Of course, that’s not to say Serbia does not have major problems with chauvinist nationalism, as the Karadzic and Mladic souvenirs attest, and that post-Tito Serbia, like most of the former Yugoslavia, still suffers from a culture of latency, from the wounds of the two World Wars that have not been given a chance to heal. But I was happy to be in Serbia. It was a safe and hospitable country and I felt reassured to find that there, as elsewhere, there reigns a heady mix of decency and idiocy, where the former must always strive to stem the ever rising tide of the latter. In short, I liked Victor and Serbia enough to lie to him.

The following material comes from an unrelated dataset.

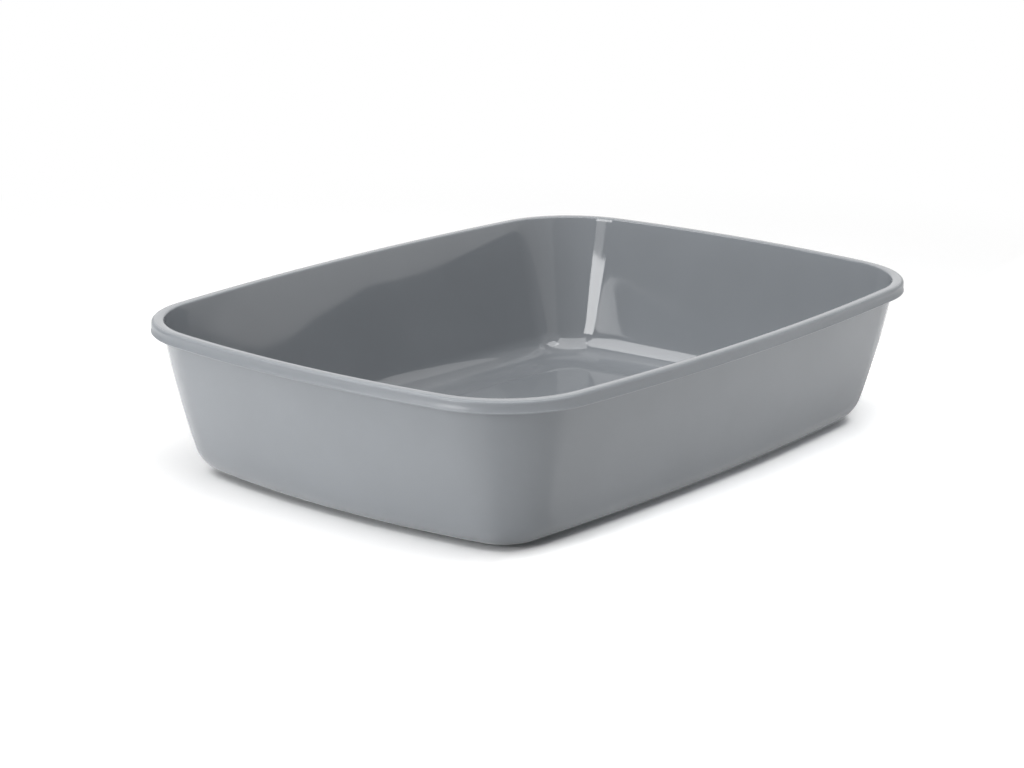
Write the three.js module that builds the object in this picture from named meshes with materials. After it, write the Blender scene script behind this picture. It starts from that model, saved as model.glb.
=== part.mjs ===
import * as THREE from 'three';

// Litter tray: an open pan moulded in one piece from polypropylene.
// Four leaning walls, each bowed outwards, run into wide round corners and a rounded base.
// They carry a rolled rim: a crowned flange that turns down into a skirt, hollow underneath.
// The base stands on a band round its edge, and the panel inside that band is a little higher.
// Millimetres, +Z up, X along the length. The origin is the middle of the footprint.

// Rim
const LENGTH = 464;
const WIDTH = 338;
const HEIGHT = 98.5;
const RIM_END_BOW = 19; // how far the middle of a short end stands out past its corners
const RIM_SIDE_BOW = 16; // the same for a long side
const RIM_CORNER_RADIUS = 67.5;
const RIM_THICKNESS = 1.5;
const RIM_EDGE_RADIUS = 3; // outer top edge, where the flange turns down
const RIM_INNER_EDGE_RADIUS = 1;
const RIM_OUTER_SLOPE = THREE.MathUtils.degToRad(12); // how far the crowned top has turned down outside
const RIM_INNER_SLOPE = THREE.MathUtils.degToRad(10); // and inside
const SKIRT_HEIGHT = 7.6;
const SKIRT_THICKNESS = 1.5;
const SKIRT_OVERHANG = 6.9; // from the outside of the wall to the outside of the lip
const SKIRT_LIP = 0.35; // how far a fine lip stands out along the lower edge of the skirt
const SKIRT_LIP_RADIUS = 0.45;
const SKIRT_EDGE_RADIUS = 0.5; // lower edge of the skirt, on its inner side
const CHANNEL_FILLET = 0.5; // between the wall and the underside of the flange

// Walls
const WALL = 1.5;
const BASE_INSET = 24.7; // how far a wall comes in between the skirt and the ground
const WALL_BELLY = 1.4; // how far it stands out at half height, past a straight line
const BASE_END_BOW = 16.2;
const BASE_SIDE_BOW = 10.8;
const BASE_CORNER_RADIUS = 32.5;
const BASE_FILLET = 25.5; // outside radius between wall and base

// Base
const FLOOR = 1.7;
const FOOT_BAND = 9; // width of the flat band that the tray stands on, at the middle of a wall
const PANEL_LIFT = 1.4; // how far the panel inside the band is raised
const PANEL_STEP = 4; // width of the slope between band and panel
const PANEL_CORNER_RADIUS = 22;
const GATE_RADIUS = 2.5; // stub left where the plastic was let into the mould
const GATE_HEIGHT = 0.5;
const DIMPLE_RADIUS = 9; // shallow round dimple that keeps the stub off the ground
const DIMPLE_DEPTH = 0.7;

// Facets
const END_STEPS = 5;
const CORNER_STEPS = 12;
const SIDE_STEPS = 6;
const FILLET_STEPS = 6;
const WALL_STEPS = 5;
const EDGE_STEPS = 4;
const CROWN_STEPS = 4;
const STEP_STEPS = 4;
const SMALL_EDGE_STEPS = 2;
const INNER_EDGE_STEPS = 3;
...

The winning band, proud recipients of the Golden Trumpet, took the stage for a victory lap performance. We all got up and joined the giant circle in front of the stage for a final kolo. As we danced round and round, Rasha’s warm pivo sloshing in our bellies, our spirits returned. We spotted Jesse across the circle, surrounded by his new lady friends. Judging by his form fitting shorts, he was clearly enjoying himself. In these final moments of the festival, everyone had risen to the occasion.

That night back on the porch, we emptied our final decanter of rakija. The music had died out and a silence that had not been heard for four days now reigned. Holding our glasses aloft, we made a toast to Guca, the greatest music festival in the world, and vowed never to return.